_Aim_. Identify each line holding the string "finishes" and copy it.

_Data excerpt_.
>> Begin

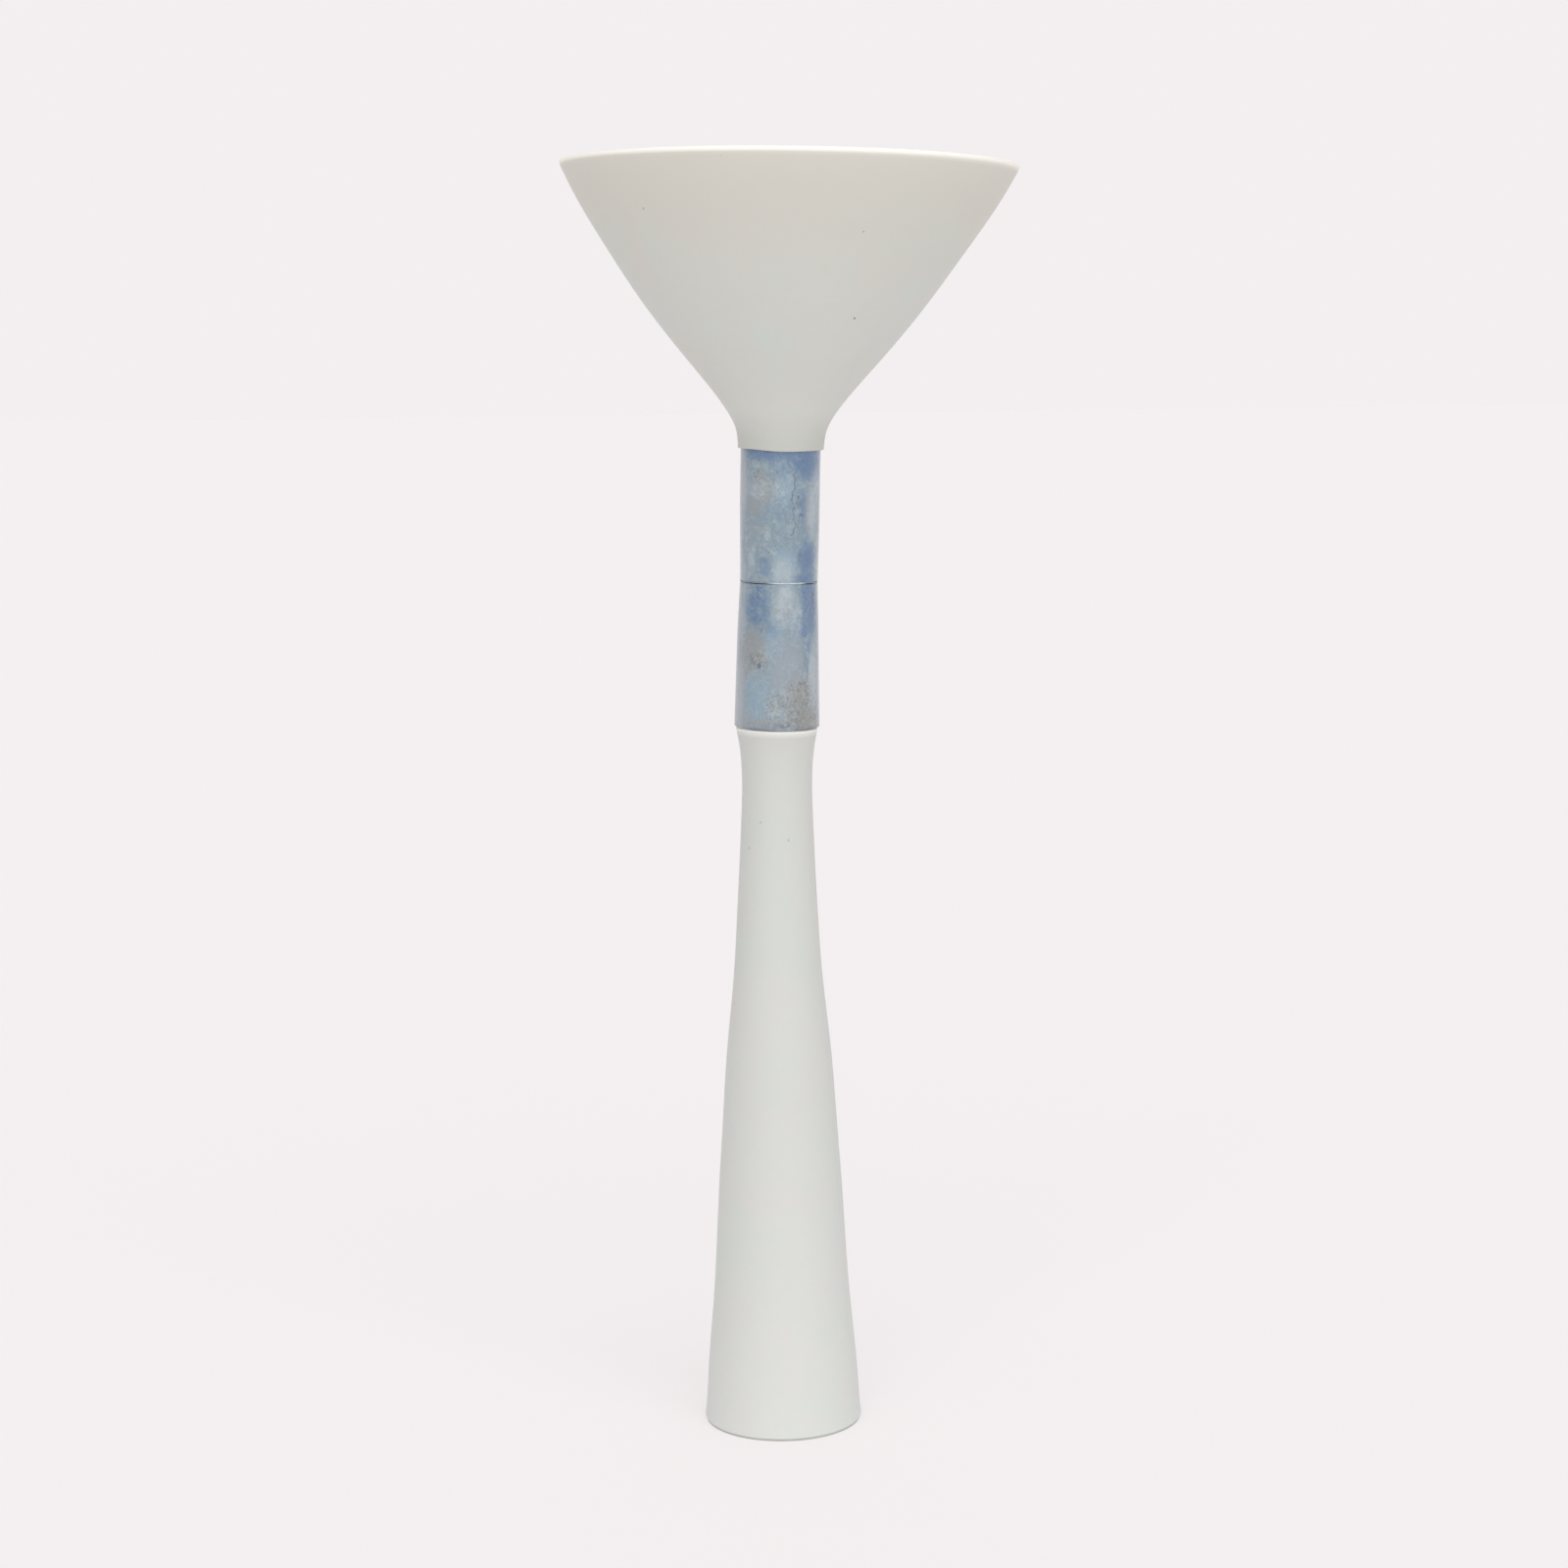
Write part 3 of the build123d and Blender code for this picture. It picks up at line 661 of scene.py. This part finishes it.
# Thin runs of cobalt as (half width in mm, strength, (degrees, mm up) points along the run).
upper_runs = [
    (0.45, 0.75, [(22, 58), (20, 52), (18, 44), (19, 38), (23, 33), (21, 28), (17, 23)]),
    (0.35, 0.6, [(26, 50), (28, 44), (25, 40), (30, 36), (29, 31)]),
    (0.4, 0.5, [(-9, 34), (-11, 28), (-8, 20), (-9, 14)]),
    (0.35, 0.5, [(-36, 62), (-40, 58), (-36, 55), (-31, 57), (-33, 61)]),
    (0.35, 0.45, [(-38, 16), (-34, 12), (-36, 7), (-30, 5)]),
    (0.35, 0.5, [(-20, 22), (-24, 25), (-18, 28), (-12, 26), (-14, 21), (-20, 22)]),
    (0.4, 0.45, [(20, 10), (24, 14), (28, 12), (32, 16)]),
    (0.35, 0.4, [(4, 60), (8, 55), (6, 50), (10, 46)]),
]
lower_runs = [
    (0.5, 0.8, [(62, 74), (61, 68), (63, 62)]),
    (0.4, 0.6, [(-32, 76), (-33, 71), (-31, 66), (-35, 60), (-32, 55)]),
    (0.4, 0.5, [(-24, 58), (-22, 54), (-26, 51), (-22, 48)]),
    (0.4, 0.55, [(41, 50), (43, 44), (40, 38), (44, 32), (42, 27)]),
    (0.35, 0.5, [(-44, 40), (-38, 37), (-34, 34), (-30, 35), (-24, 33), (-20, 36)]),
    (0.35, 0.5, [(22, 20), (26, 16), (24, 11), (30, 8), (34, 4)]),
    (0.35, 0.5, [(36, 22), (40, 17), (38, 12), (44, 8), (50, 5), (56, 8)]),
    (0.35, 0.4, [(10, 66), (14, 62), (10, 58), (16, 55)]),
    (0.4, 0.5, [(-12, 13), (-4, 12), (4, 14), (10, 12)]),
    (0.35, 0.5, [(-8, 17), (0, 18.5), (6, 17)]),
    (0.4, 0.5, [(-14, 6), (-6, 5), (2, 7), (8, 5)]),
]


def run_mark(runs, turn, up):
    """How strongly each point of a sleeve lies on a run: 1 on its line, fading over its half width.
    The distance to each straight part is measured on the unrolled sleeve, in millimetres."""
    flat = math.radians(1) * sleeve_radius
    made = np.zeros(turn.shape)
    for half_width, strength, line in runs:
        for (turn_a, up_a), (turn_b, up_b) in zip(line, line[1:]):
            side, rise = (turn_b - turn_a) * flat, up_b - up_a
            across, along = (turn - turn_a) * flat, up - up_a
            share = np.clip((across * side + along * rise) / (side**2 + rise**2), 0, 1)
            away = np.hypot(across - share * side, along - share * rise) / half_width
            made = np.maximum(made, strength * np.exp(-0.7 * away**2))
    return made


def back_stains(seed, count):
    """Stains of the same sizes and kinds for the side away from the front."""
    draw = np.random.default_rng(seed)
    made = []
    for _ in range(count):
        layer = draw.choice(["cobalt", "cobalt", "taupe", "pale", "crust", "sky", "lilac"])
        strength = draw.uniform(0.35, 0.95) * (0.6 if layer == "crust" else 1.0)
        place = draw.uniform(95, 265), draw.uniform(2, 75)
        reach = draw.uniform(8, 28), draw.uniform(5, 16)
        made.append((layer, *place, *reach, strength))
    return made


def sleeve_section(base, radii, inner, inner_rounds):
    """A tube's closed section: up a shallow outside curve through three radii, over the top, down
    the bore, and round the inner corners at its base, whose radii of rounding are inner_rounds."""
    top = base + sleeve_length
    middle = (base + top) / 2
    outside = smooth_curve([(radii[0], base + 0.55), (radii[1], middle), (radii[2], top - 0.55)], 190)
    corners = [outside[-1], (radii[2], top), (sleeve_bore, top), *inner, (radii[0], base), outside[0]]
    ends = rounded(corners, [0, 0.5, 0.4, *inner_rounds, 0.5, 0])
    return np.vstack([outside, spread(ends[1:-1], 2.0)])


# The upper sleeve's register: a collar inside its foot that reaches down into the lower sleeve.
register = [
    (sleeve_bore, upper_base + register_root), (register_bore, upper_base + register_root),
    (register_bore, upper_base - register_depth), (register_radius, upper_base - register_depth),
    (register_radius, upper_base),
]


def make_sleeve(name, section, base, body, node, stains, runs, material):
    """A sleeve with its stains marked on it, and along its two edges cobalt pooled unevenly, with painted
    shade there too.
    """
    points, faces, angle, height = turned(section, 320, on_stack, sleeve_shape)
    made = piece(name, points, faces, body, material, [node])
    layers = {layer: np.zeros(angle.shape) for layer in stain_layers}
    for layer, degrees, up, half_width, half_height, strength in stains:
        turn = np.degrees(angle - FRONT) - degrees
        turn = (turn + 180) % 360 - 180
        away = (turn / half_width) ** 2 + ((height - base - up) / half_height) ** 2
        layers[layer] = np.maximum(layers[layer], strength * np.exp(-0.7 * away**1.3))
    from_front = (np.degrees(angle - FRONT) + 180) % 360 - 180
    wobble = 1.5 * np.sin((height - base) / 1.7) + 1.0 * np.sin((height - base) / 0.75 + angle * 9)
    layers["vein"] = np.maximum(layers["vein"], run_mark(runs, from_front + wobble, height - base))
    for layer, values in layers.items():
        mark(made, layer, values)
    # Pooled cobalt and painted shade along both ends, uneven round the turn.
    waves = np.cos(np.radians(3 * from_front + 150)) * np.cos(np.radians(2 * from_front - 20))
    low, high = height - base, base + sleeve_length - height
    near = np.exp(-np.maximum(low, 0) / 0.5) + np.exp(-np.maximum(high, 0) / 0.4)
    mark(made, "edge", np.clip(near * (0.5 + 0.5 * waves), 0, 0.8))
    return made


def sleeve_shape(radius, angle, height):
    """Rubbed by hand, the outside is uneven by a tenth of a millimetre, and the lower sleeve's
    outer edge hangs a millimetre over the foot at the front."""
    outer = ease((radius - 18.5) / 1.0)
    hang = ease((radius - 21.4) / 0.7) * ease(1 - (height - ring_thickness) / 6)
    height = height - hang * (0.35 + 0.6 * np.cos(angle - FRONT))
    uneven = 0.06 * np.cos(3 * angle + height / 14.0) + 0.05 * np.cos(4 * angle - height / 9.0)
    return radius + outer * uneven, height


def make_seam_ring(material):
    """A thin ring: its upper part is a pale bead flush with the sleeves, and its lower part lies
    deeper and carries a painted shadow, so that the joint shows dark under the bead. The bead fades
    and the painted shadow lightens where the gap closes up in places round the turn."""
    low, high = seam_level, upper_base
    outer = seam_radius - 0.05
    bead_base = low + 0.48
    groove = outer - 0.45
    section = rounded(
        [(sleeve_bore, low), (groove, low), (groove, bead_base), (outer, bead_base), (outer, high),
         (sleeve_bore, high)],
        [0.1, 0.1, 0.1, 0.15, 0.15, 0.1],
    )
    points, faces, angle, height = turned(section, 320, on_stack)
    made = piece("seam_band", points, faces, "lower_tube", material, ["seam_ring"])
    turn = (np.degrees(angle - FRONT) + 180) % 360 - 180
    # Painted shadow of the gap: darkest where the sleeves stand open, near -36 and 52 degrees and at the
    # sides.
    gap_shadow = np.exp(-(((turn + 36) / 24) ** 4)) + np.exp(-(((turn - 52) / 13) ** 4))
    gap_shadow = gap_shadow + 0.3 * ease((np.abs(turn) - 80) / 15)
    bead = 0.36 * ease((np.abs(turn - 13) - 23) / 12) + 0.14 * ease((np.abs(turn + 5) - 62) / 12)
    mark(made, "bead_fade_and_gap_shadow", np.where(height < bead_base + 0.01, np.clip(0.25 + 0.75 * gap_shadow, 0, 1), bead))
    return made


# ---------------------------------------------------------------- making
# The larger iron specks, as (degrees from the front, height, radius in mm, strength); heights are
# above the collar's edge on the bowl, and above the table on the foot.
bowl_specks = [
    (31.7, 66.5, 0.8, 0.9), (-43.1, 118.7, 0.7, 0.6), (23.0, 108.1, 0.7, 0.5), (150.0, 84.0, 0.7, 0.7),
]
foot_specks = [
    (-27.6, 333.5, 0.9, 0.25), (17.8, 324.2, 0.8, 0.3), (-49.0, 319.0, 1.2, 0.2), (140.0, 210.0, 0.8, 0.6),
]


def placed(specks, outside, shape, place):
    """Specks as (centre in metres, radius in metres, strength), centred on the outside's surface."""
    for degrees, height, size, strength in specks:
        angle = np.array(FRONT + math.radians(degrees))
        up = outside[:, 1].argsort()
        radius = np.interp(height, outside[up, 1], outside[up, 0])
        surface, _ = shape(radius, angle, height)
        centre = place(np.asarray(surface), angle, np.asarray(height))
        yield (centre * MM).tolist(), size * MM, strength


# In each, the first colour is the painted shade and the fifth is the painted highlight.
cream = matt_porcelain(
    "cream_bisque_porcelain", "bfc1bb", "cfd1cb", "ccd2cc", "d0cfc9", "fffef6", warm_edge="d1cec3",
    specks=placed(bowl_specks, smooth_curve(flare, 110), bowl_shape, place_bowl),
)
white = matt_porcelain(
    "white_bisque_porcelain", "c4c6c1", "d9dbd8", "d4dcd6", "dbdad7", "f6f6f0",
    specks=placed(foot_specks, smooth_curve(foot_outside, 150), foot_shape, on_foot),
)
stained = stained_porcelain()
glazed = glazed_porcelain()
silicone = speckled("white_silicone", "e6e6e0", "deded8", "eeeeea", 2.0, 0.6, 0.02)
black_rubber = speckled("black_rubber", "2a2a2a", "1f1f1f", "343434", 0.8, 0.65, 0.05)
pad_silicone = speckled("grey_silicone_pad", "b4b6b1", "a9aba6", "bfc1bc", 1.5, 0.8, 0.02)
iron = speckled("cast_iron", "3c3c3e", "2c2c2e", "4a4a4d", 1.2, 0.6, 0.2, Metallic=0.8)

make_bowl(cream)
make_foot(white)
plain_base = [(sleeve_bore, ring_thickness)]
lower_section = sleeve_section(ring_thickness, (22.8, 22.0, seam_radius), plain_base, [0.4])
make_sleeve(
    "lower_sleeve_tube", lower_section, ring_thickness, "lower_tube", "lower_sleeve",
    lower_stains + back_stains(7, 16), lower_runs, stained,
)
upper_section = sleeve_section(upper_base, (seam_radius, 21.15, 21.3), register, [0.3, 0.4, 0.4, 0.4, 0.2])
make_sleeve(
    "upper_sleeve_tube", upper_section, upper_base, "upper_tube", "upper_sleeve",
    upper_stains + back_stains(11, 16), upper_runs, stained,
)
make_seam_ring(seam_material())

finishes = {
    "foot_pad": pad_silicone,
    "ballast_disc": iron,
    "neck_bung": black_rubber,
    "stem_washer": black_rubber,
    "lower_seat_ring": silicone,
    "collar_ring": silicone,
    "drain_stem": glazed,
    "filter_plate": glazed,
}
for node, finish in finishes.items():
    mesh = frame["nodes"][node].data
    mesh.materials.clear()
    mesh.materials.append(finish)


# ---------------------------------------------------------------- studio
room_strength = 0.82
window_strength = 1.1
floor_glow = 0.50
side_wall_colour = "c6c6c8"
backdrop_colour = "f3eff0"


def make_floor():
    """A white acrylic light table that runs out of sight, so that it meets the backdrop with no
    edge. Its glow from below keeps the shadow round the foot faint."""
    reach = 60.0
    corners = [(-reach, -reach, 0), (reach, -reach, 0), (reach, reach, 0), (-reach, reach, 0)]
    mesh = bpy.data.meshes.new("studio_floor")
    mesh.from_pydata(corners, [], [(0, 1, 2, 3)])
    material, _, shader, _ = start_material(
        "white_acrylic_light_table", Roughness=1.0, Specular_IOR_Level=0.0, Emission_Strength=floor_glow
    )
    shader.inputs["Base Color"].default_value = linear("b3b0b1")
    shader.inputs["Emission Color"].default_value = linear("fffbfc")
    mesh.materials.append(material)
    floor = bpy.data.objects.new("studio_floor", mesh)
    bpy.context.scene.collection.objects.link(floor)
    floor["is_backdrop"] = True


def make_light():
    """An even white room, whose seen colour matches the lit floor, and one very wide soft sun."""
    world = bpy.data.worlds.new("white_room")
    bpy.context.scene.world = world
    world.use_nodes = True
    tree = world.node_tree
    room = tree.nodes["Background"]
    # The room's side walls are darker than its front, back and ceiling, which shades the rounds.
    toward = add(tree, "ShaderNodeTexCoord").outputs["Generated"]
    sideways = add(tree, "ShaderNodeSeparateXYZ", {0: toward}).outputs["X"]
    sideways = add(tree, "ShaderNodeMath", {0: sideways, 1: 2.0}, operation="POWER")
    tone = add(tree, "ShaderNodeMix", {0: sideways, 6: "fffdfc", 7: side_wall_colour}, data_type="RGBA")
    tree.links.new(tone.outputs[2], room.inputs["Color"])
    room.inputs["Strength"].default_value = room_strength
    seen = add(tree, "ShaderNodeBackground", {"Color": backdrop_colour, "Strength": 1.0})
    path = add(tree, "ShaderNodeLightPath").outputs["Is Camera Ray"]
    mixed = add(tree, "ShaderNodeMixShader", {0: path, 1: room, 2: seen})
    tree.links.new(mixed.outputs[0], tree.nodes["World Output"].inputs["Surface"])
    sun = bpy.data.lights.new("soft_window", "SUN")
    sun.energy = window_strength
    sun.angle = math.radians(80)
    lamp = bpy.data.objects.new("soft_window", sun)
    lamp.rotation_euler = (math.radians(62), 0, math.radians(10))
    bpy.context.scene.collection.objects.link(lamp)


def make_camera():
    """The camera stands 1.57 m in front and 0.56 m up, looks 7.7 degrees down, and is rolled by 0.7
    degrees."""
    tilt, roll = math.radians(7.713), math.radians(-0.6795)
    ahead = np.array([0.0, math.cos(tilt), -math.sin(tilt)])
    level = np.array([1.0, 0.0, 0.0])
    above = np.cross(level, ahead)
    right = math.cos(roll) * level + math.sin(roll) * above
    up = -math.sin(roll) * level + math.cos(roll) * above
    data = bpy.data.cameras.new("camera")
    data.sensor_width = 36.0
    data.lens = 67.5
    camera = bpy.data.objects.new("camera", data)
    matrix = np.eye(4)
    matrix[:3, 0], matrix[:3, 1], matrix[:3, 2] = right, up, -ahead
    matrix[:3, 3] = np.array([4.43, -1565.1, 563.8]) * MM
    camera.matrix_world = Matrix(matrix.tolist())
    bpy.context.scene.collection.objects.link(camera)
    bpy.context.scene.camera = camera


bpy.context.scene.view_settings.view_transform = "Standard"
make_floor()
make_light()
make_camera()

boxes = {"cad": cad_box, "visual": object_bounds()}
{name: [list(corner) for corner in box] for name, box in boxes.items()}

>> End

_In response_.
Write part 3 of the build123d and Blender code for this picture. It picks up at line 661 of scene.py. This part finishes it.
finishes = {
for node, finish in finishes.items():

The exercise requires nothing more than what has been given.